Common Core Strategies: ELA and Beyond
Reviewed by Michael DiClemente
As a new sixth grade Social Studies teacher I have an ever-expanding educational library that includes titles ranging from classroom management to dated books on educational psychology. Wading through it all is necessary as I learn and grow as an educator. I find some of the material useful in the theoretical sense, some in practical aspects, and others I will never look at again.
What I found in Katherine S. McKnight’s Common Core Literacy for ELA, History/Social Studies and the Humanities: Strategies to Deepen Content Knowledge is a practical guide filled with content that can be immediately utilized in the classroom (pages to be photocopied or accessed through the website).
Common Core Literacy is, of course, rooted in theory and written by a professional with many years of experience. But it is far from long-winded. The book connects to the various relevant Common Core standards and also serves as a pedagogical guide for those of us who are new or veterans looking for something new. You can either read this book cover to cover or utilize bits and pieces (although the way in which it is written makes for an easy read and you will get through the content in no time).

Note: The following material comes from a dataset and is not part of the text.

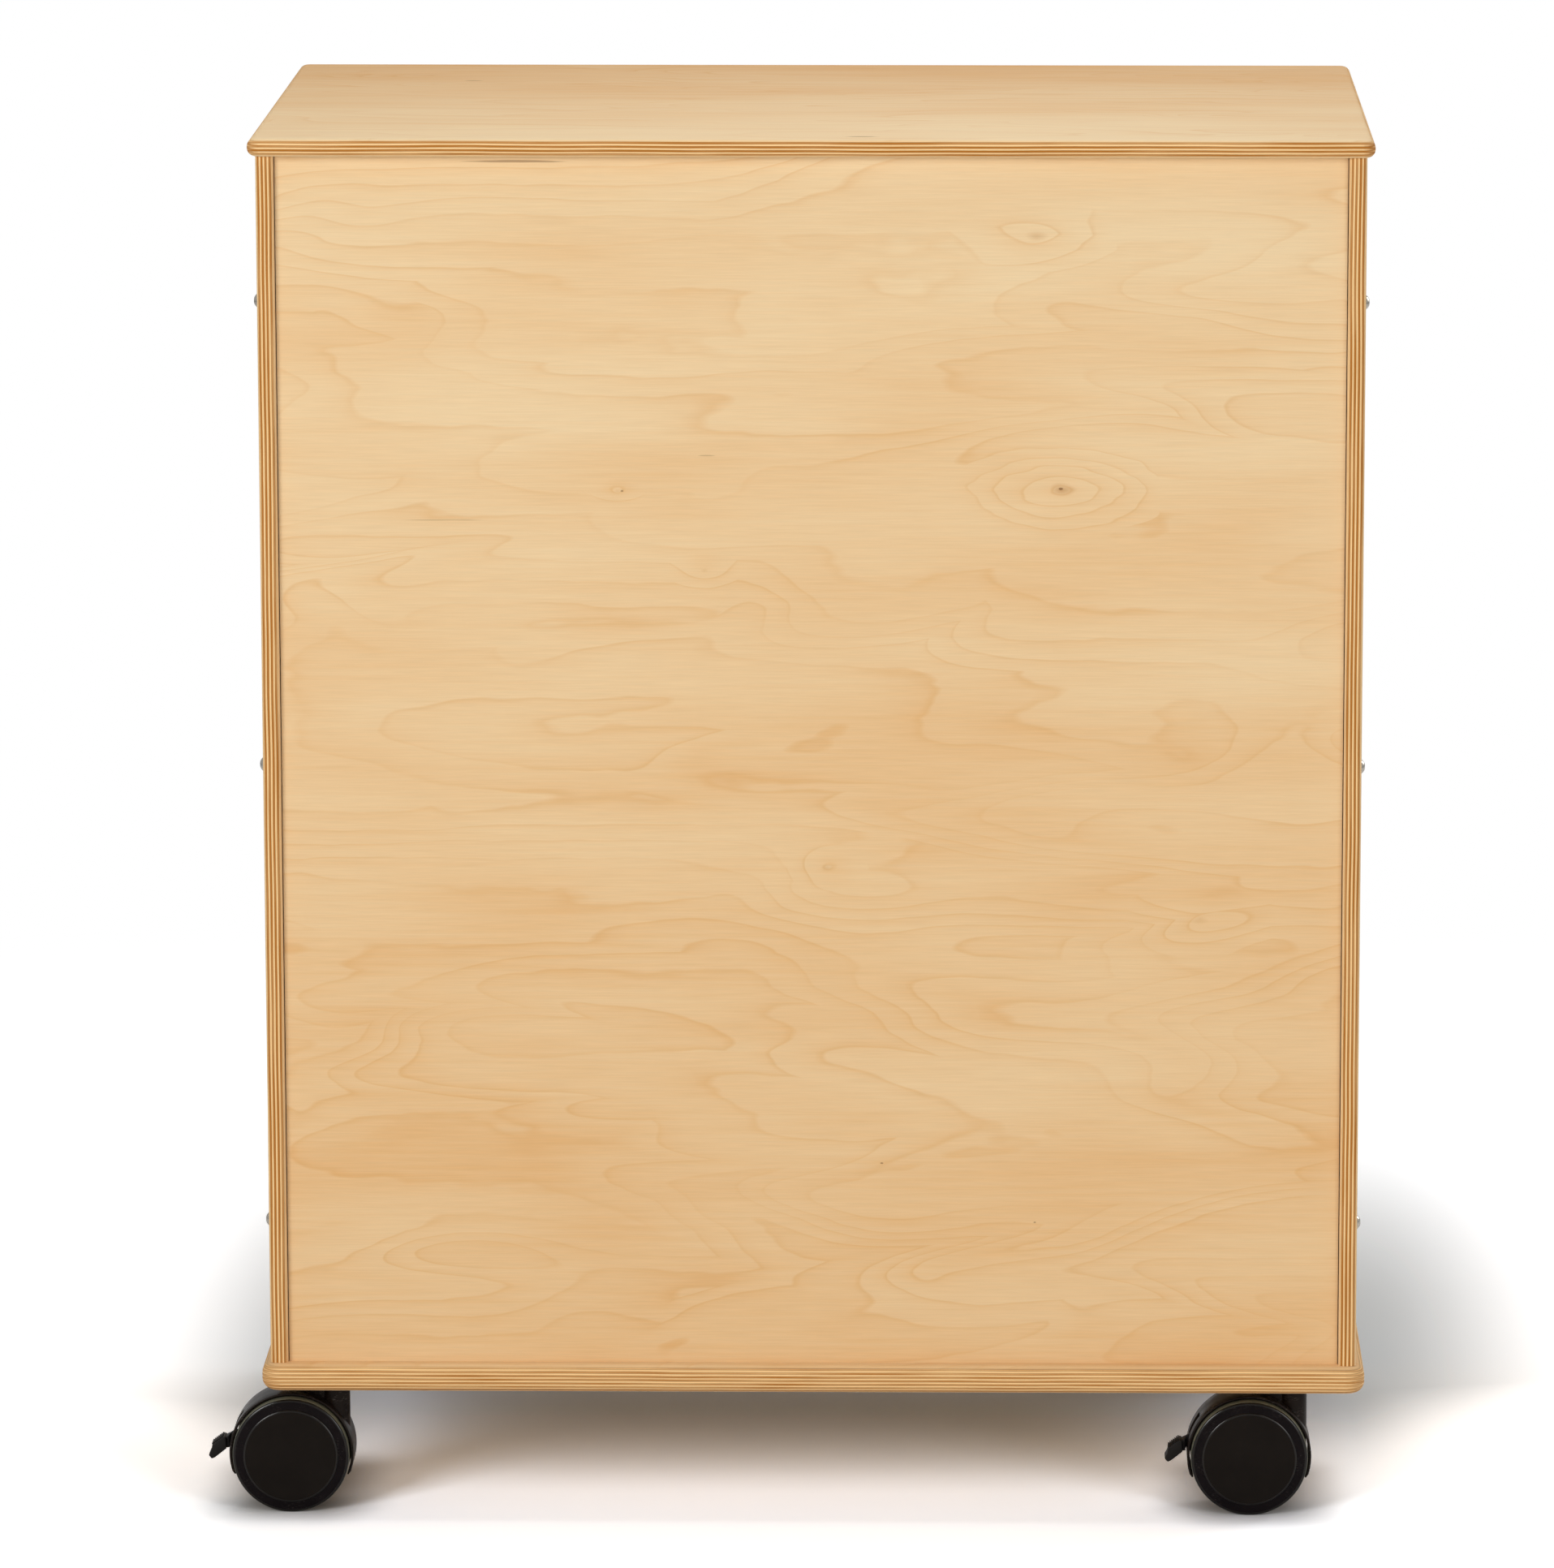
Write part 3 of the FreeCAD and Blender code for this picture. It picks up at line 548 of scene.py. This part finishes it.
# Hinges
# Lift-off hinges of rolled steel leaf on a turned pin, satin nickel-plated, two to a door. Three
# small countersunk screws hold each leaf, and their heads stand just proud of it.
leaf_softening = 0.25
leaf_half_gap = 0.2
leaf_half_length = 30.0
leaf_screw = 5.0
leaf_screw_proud = 0.12
leaf_socket = 2.6
leaf_screw_places = [(-21.0, 0.4), (0.0, 0.65), (21.0, 0.4)]
for side, sign in (("left", -1), ("right", 1)):
    door_low, door_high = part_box(side + "_door")
    hinge_x = joints[side + "_door_hinge"]["pos_m"][0]
    dress(side + "_hinge_pins", satin_nickel)
    # The frame's leaf faces the door, and the door's leaf faces the frame
    for leaf, body, faces in (("frame", "case", -sign), ("door", side + "_door", sign)):
        node = side + "_hinge_" + leaf + "_leaves"
        eased(node, node + "_eased", body, satin_nickel, leaf_softening)
        low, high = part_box(node)
        bm = bmesh.new()
        for hinge_z in (low.z + leaf_half_length * mm, high.z - leaf_half_length * mm):
            for rise, share in leaf_screw_places:
                y = door_low.y + (door_high.y - door_low.y) * share
                spot = Vector((hinge_x - faces * leaf_half_gap * mm, y, hinge_z + rise * mm))
                turn = Matrix.Rotation(faces * math.pi / 2, 4, "Y")
                screw_head(bm, leaf_screw, leaf_screw_proud, leaf_socket, leaf_screw_proud,
                           Matrix.Translation(spot) @ turn, crossed=True)
        heads = keep_mesh(bm, node + "_screw_heads", [satin_nickel])
        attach(heads, body)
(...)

My entry into teaching this past year was not the most traditional. I started as a building substitute because the sixth grade Social Studies teacher was out with illness. She came back for a few weeks but ended up in an intensive care unit.
The principal gave me freedom to design my own lessons while, personally, I tried to maintain the integrity of her curriculum. Unfortunately, and at a great loss to the school district, this teacher passed away over winter break after 50-plus years of service. I would be welcoming the students back after break, and I knew this was going to be a difficult transition for them (and for me).
When we returned to school, they were upset but handled the transition very well, and I slowly became their Social Studies teacher. I had changed the classroom around a little and was attempting to alter some of the routines and activities without being too abrupt. It was a difficult yet unbelievable opportunity for me, and with the cards of thanks I received on the last day of school I think I succeeded in making their sixth grade Social Studies experience worthwhile.
It wasn’t all roses – this book would have helped
I mention the above story because, as veteran teachers and others with a similar experience know, it was not all roses. Some of my lessons fell way short of what I had hoped. I had some previous, albeit limited, experience in education, but nothing prepares you for a middle school class (except being in a middle school class).
To stand in front of a group of eleven year olds and feel a bit intimidated is an awkward thing. I knew I wanted them to end the school year with a greater appreciation for history and the work of historians. I wanted them to have a strong foundation in historical thinking and literacy; but how would I get them there? I wish I had had Dr. McKnight’s book in January.
Common Core Literacy covers all the aspects of the standards including reading, writing, listening, and speaking. The book includes examples of all the strategies mentioned. The strategies are introduced with an indication of their difficulty, followed by a step-by-step explanation, and finally a connection to the CCSS.
I am really looking forward to using one idea, the GIST reading comprehension strategy, in September. This strategy’s explanation begins with a medium difficulty designation, followed by a brief introduction, a list of steps, and a connection to the CCSS; the next three pages include a blank example, an ELA example and a Social Studies example. There is also a website with blanks to be printed out.
Technology included too
It has become absolutely imperative that technology be incorporated into all aspects of education. Technology is no longer relegated to a computer or technology class that students may only access periodically. Students should be using technology in all classes in order to gain a greater understanding of the many uses it can have in their life and work.
McKnight spends ample time explaining how to incorporate technology and also provides links to helpful websites. The useful technology includes everything from using Google docs to a website that allows students to create graphic novels. I am excited to try my hand at using some this year.
Well, I can not state it strongly enough: Common Core Literacy deserves a place on the bookshelf of all educators in the Humanities. It is certainly a book I will be using as I plan my lessons for the year. As McKnight mentions several times throughout the book, “good teachers tinker,” and if you have the desire to tinker I recommend getting your hands on this book.
Michael DiClemente is a sixth grade Social Studies teacher at the Andrews Middle School in Medford, Massachusetts. Michael has a master’s degree in history and is involved in the local historical community. He presents a few times a year at local history conferences. Michael has been involved in the Dante Alighieri Society, an international Italian cultural organization, for some time and was recently voted secretary.